Despite this, we can definitely still learn to appreciate the simpler things in life that we were taking for granted and that no amount of cash can replace. Ari says “I value freedom of movement massively now. I’m in the UK at the moment but was meant to be studying in Germany.” Similarly, Vanessa adds “I feel like I am able to have more time to speak and connect with friends and family now that I’m not working like a mad person anymore. Despite the pressure to double down on my productivity, I’ve chosen to cut myself some slack and work sensible hours so I can still achieve positive things but in a manageable, more sustainable way”.
Realistically, I think that balance is key. Our side hustles and passions have the capacity to give us a sense of grounding in a world that is fast-changing- whether we’re getting coins from those activities or not. Anyone that knows me will know I’m just as guilty as anyone of overworking myself, especially now that I have a much more limited social life.

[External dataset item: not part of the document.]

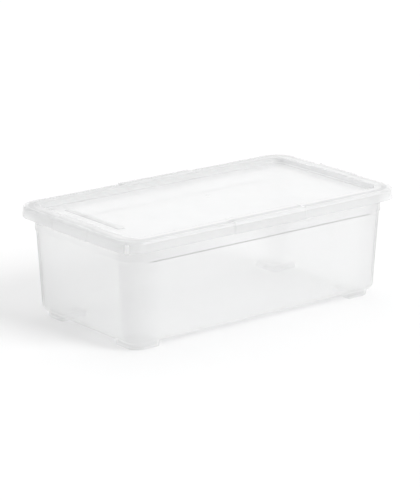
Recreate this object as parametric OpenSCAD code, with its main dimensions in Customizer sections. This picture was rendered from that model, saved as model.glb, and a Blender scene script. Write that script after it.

If you want to have that freelancing career or build a business during this time then do it, but make sure you plan your work sensibly and don’t feel like you need to do it all, all the time.
Similarly if you’re the kind of person who’s just not going to thrive in this environment then give yourself a break and be kind. Everyone’s different and some people really need the physical presence of others to feel fully motivated. It’s just not your time right now and that’s OK. Ultimately, securing yourself and your happiness should always come before securing the bag.